Effective fraud prevention requires integration of multiple data sources, which is the approach of BizTravelSolutions with its Evita (Expense Verification Information Through Analytics) tool, Kasin said. The tool can take a CSV file and travel policies and employ algorithms to analyze and verify the data, he said.

Where generative AI likely will move expense analysis is to act more like a "financial agent" in guiding actions based on its analysis, Singh said.

"Think of it as a financial partner who is helping to sift through the data," Singh said. "Instead of you having to dig in and derive the insights, it's going to start to tell you this is where we see oddities or problems, and here are our recommendations for how to go into the system and change things."

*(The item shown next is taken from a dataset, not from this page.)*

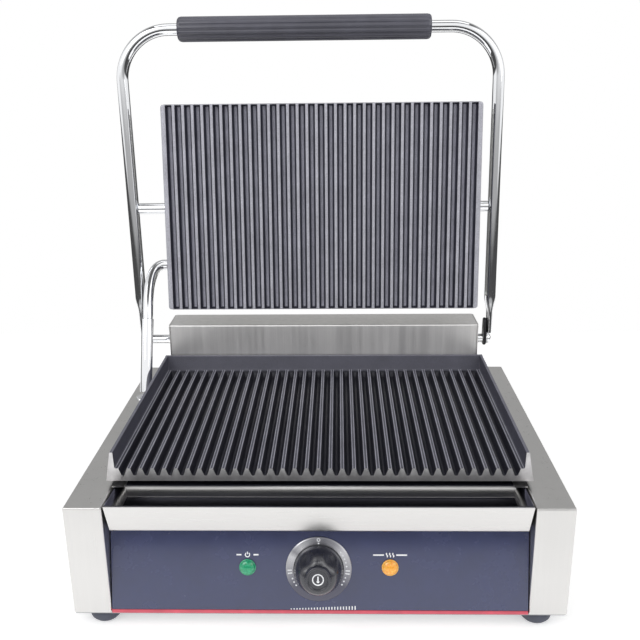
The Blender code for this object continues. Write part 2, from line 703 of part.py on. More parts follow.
def upper_housing():
    """Folded stainless cover over the plate's back, with the rod running through it."""
    front = -FACE_OFFSET + PLATE_THICK + GAP
    shell = open_box("upper_housing", (-HOUSING_HALF_X, front, -HOUSING_HALF_Z),
                     (HOUSING_HALF_X, HOUSING_BACK, HOUSING_HALF_Z), "stainless", (0, -1, 0), TILT,
                     round_off=0.0050)
    bore = rod_mesh(0.0074, 0.40, 24, "rod_bore")
    cut(shell, cutter("rod_bore", bore, TILT, (-0.20, 0, 0), ALONG_X))
    entry = rod_mesh(0.0062, 0.03, 24, "conduit_entry")
    cut(shell, cutter("conduit_entry", entry, TILT, (-HOUSING_HALF_X - 0.015, 0, GLAND_UP), ALONG_X))
    for side, word in ((-1, "left"), (1, "right")):
        inside = HOUSING_HALF_X - SHEET - GAP
        flange = [(0.0070, SHEET), (0.0070, 0), (0.0100, 0), (0.0100, -0.0100),
                  (ROD_R + GAP, -0.0100), (ROD_R + GAP, SHEET)]
        turned(f"rod_bush_{word}", flange, "nylon", TILT, (side * inside, 0, 0), (0, side * pi / 2, 0))


def upper_element():
    depth = -FACE_OFFSET + PLATE_THICK + GAP + 0.0027
    path = [Vector((point.x, depth, point.y)) for point in serpentine(0.138, 0.078, 4)]
    wire("upper_element", path, 0.0025, "element", TILT)


def head_gland():
    """Hollow gland on the head's left side, where the conduit goes in."""
    profile = [(0.0074, 0.0100), (0.0078, 0.0090), (0.0078, GAP), (0.0058, GAP), (0.0058, -0.0060),
               (0.0042, -0.0060), (0.0042, 0.0100)]
    turned("conduit_gland", profile, "chrome", TILT, (-HOUSING_HALF_X, 0, GLAND_UP),
           (0, -pi / 2, 0))


def conduit_hose():
    """Flexible chrome conduit from the gland, round a bend, into the top of the riser."""
    lean = Matrix.Rotation(-HEAD_LEAN, 3, "X")
    pivot = Vector((0, PIVOT_Y + ROD_UP * sin(ARM_LEAN), PIVOT_Z + ROD_UP * cos(ARM_LEAN)))
    start = pivot + lean @ Vector((-HOUSING_HALF_X - 0.0100 - GAP, 0, GLAND_UP))
    end = Vector(RISER_TOP)
    way = (end - Vector(RISER_FOOT)).normalized()
    end += way * GAP
    stub = 0.0030
    left = Vector((-1, 0, 0))
    first = start + left * stub
    last = end + way * stub
    path = [start] + bezier((first, first + left * 0.0200, last + way * 0.0140, last), 14) + [end]
    wire("conduit_hose", path, HOSE_R, "chrome", BASE)


side_housings()
floor_and_back()
control_panel()
feet()
tray()
lower_plate()
lower_element()
controls()
knob()
hinge_box()
conduit_base()
arms()
grip()
hinge_shaft_and_lugs()
cross_rod()
upper_plate()
upper_housing()
upper_element()
head_gland()
conduit_hose()
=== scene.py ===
"""Looks of the contact grill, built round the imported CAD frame.

Lengths are metres. BASE, PANEL, LIFT and TILT are the frames that the pieces are drawn in:
the base's front middle on the table, the leaning control panel, the arms and the head.
"""
from math import atan2, cos, exp, pi, radians, sin, sqrt, tan

import bmesh
import bpy
from mathutils import Matrix, Quaternion, Vector


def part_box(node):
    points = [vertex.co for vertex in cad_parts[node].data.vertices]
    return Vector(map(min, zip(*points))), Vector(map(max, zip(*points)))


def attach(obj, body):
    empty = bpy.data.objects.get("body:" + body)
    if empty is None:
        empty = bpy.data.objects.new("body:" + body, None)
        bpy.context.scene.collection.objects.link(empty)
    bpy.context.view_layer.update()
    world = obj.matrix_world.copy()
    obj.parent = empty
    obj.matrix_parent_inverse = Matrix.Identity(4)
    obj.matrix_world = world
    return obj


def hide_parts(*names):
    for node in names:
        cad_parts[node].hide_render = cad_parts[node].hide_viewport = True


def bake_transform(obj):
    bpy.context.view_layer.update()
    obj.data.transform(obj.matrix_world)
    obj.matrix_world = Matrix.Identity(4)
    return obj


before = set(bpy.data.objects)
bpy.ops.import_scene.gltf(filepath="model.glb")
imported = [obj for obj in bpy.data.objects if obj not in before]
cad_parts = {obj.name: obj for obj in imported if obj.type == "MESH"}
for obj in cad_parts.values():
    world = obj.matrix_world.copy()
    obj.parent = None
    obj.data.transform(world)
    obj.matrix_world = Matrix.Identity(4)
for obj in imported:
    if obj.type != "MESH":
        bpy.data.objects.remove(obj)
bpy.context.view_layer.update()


# ---------------------------------------------------------------- frames, from the CAD

def middle(node):
    low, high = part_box(node)
    return (low + high) / 2


def span(node, place):
    """A CAD node's lowest and highest corner, measured in the frame called place."""
    back = place.inverted()
    spots = [back @ vert.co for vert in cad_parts[node].data.vertices]
    low = Vector([min(spot[i] for spot in spots) for i in range(3)])
    high = Vector([max(spot[i] for spot in spots) for i in range(3)])
    return low, high


def leaning(spot, lean):
    return Matrix.Translation(spot) @ Matrix.Rotation(-lean, 4, "X")


ARM_LEAN = radians(6.0)
HEAD_LEAN = radians(7.1)
PANEL_LEAN = radians(14.0)
MIDDLE_X = middle("bottom_plate").x
BASE = Matrix.Translation((MIDDLE_X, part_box("housing_left")[0].y, 0))
LIFT = leaning((MIDDLE_X, *middle("hinge_shaft").yz), ARM_LEAN)
TILT = leaning((MIDDLE_X, *middle("head_rod").yz), HEAD_LEAN)
PANEL = leaning(BASE @ Vector((0, -0.0010, 0.0140)), PANEL_LEAN)
OUTWARD = Matrix.Rotation(pi / 2, 4, "X")       # turns +Z to -Y, out of the panel
TO_RIGHT = Matrix.Rotation(pi / 2, 4, "Y")      # turns +Z to +X
TO_LEFT = Matrix.Rotation(-pi / 2, 4, "Y")
BACKWARD = Matrix.Rotation(-pi / 2, 4, "X")     # turns +Z to +Y, out of the back


def at(place, x, y, z, turn=Matrix()):
    return place @ Matrix.Translation((x, y, z)) @ turn


def placed(name, data):
    """A new object of the scene."""
    made = bpy.data.objects.new(name, data)
    bpy.context.scene.collection.objects.link(made)
    return made


# ---------------------------------------------------------------- node materials

LOOKS = {}


def feed(socket, value):
    """Links another node's output to a socket, or sets the socket to a plain value."""
    if isinstance(value, bpy.types.NodeSocket):
        socket.id_data.links.new(value, socket)
    else:
        socket.default_value = value


def switched_on(sockets):
    """The sockets that a node's present mode uses."""
    return [socket for socket in sockets if socket.enabled]


def tree_of(values):
    """The node tree of the first socket among the values."""
    return next(value.id_data for value in values if isinstance(value, bpy.types.NodeSocket))


def node(kind, settings=None, tree=None, **inputs):
    """A shader node in tree, or else where its inputs come from; _ in an input's name is a space."""
    tree = tree or tree_of(inputs.values())
    made = tree.nodes.new("ShaderNode" + kind)
    for key, value in (settings or {}).items():
        setattr(made, key, value)
    for key, value in inputs.items():
        feed(made.inputs[key.replace("_", " ")], value)
    return made


def maths(operation, *values, kind="Math"):
    made = node(kind, {"operation": operation}, tree_of(values))
    for socket, value in zip(switched_on(made.inputs), values):
        feed(socket, value)
    return switched_on(made.outputs)[0]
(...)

That still doesn't fully eliminate the human element from the fraud prevention equation, but it makes them more tactical, responding to anomalies rather than looking for them. Across the organization, that can make for smoother implementation of policies, both from the traveler and management perspective.

"Historically, organizations have had to make a tradeoff between user experience and efficiency with compliance," Juneau said. "You set your audit rules, workflows and level approvals, and those things reduce the experience of the traveler and the efficiency of the process. We believe that with generative AI, we have the chance to deliver a better user experience but also drive greater compliance."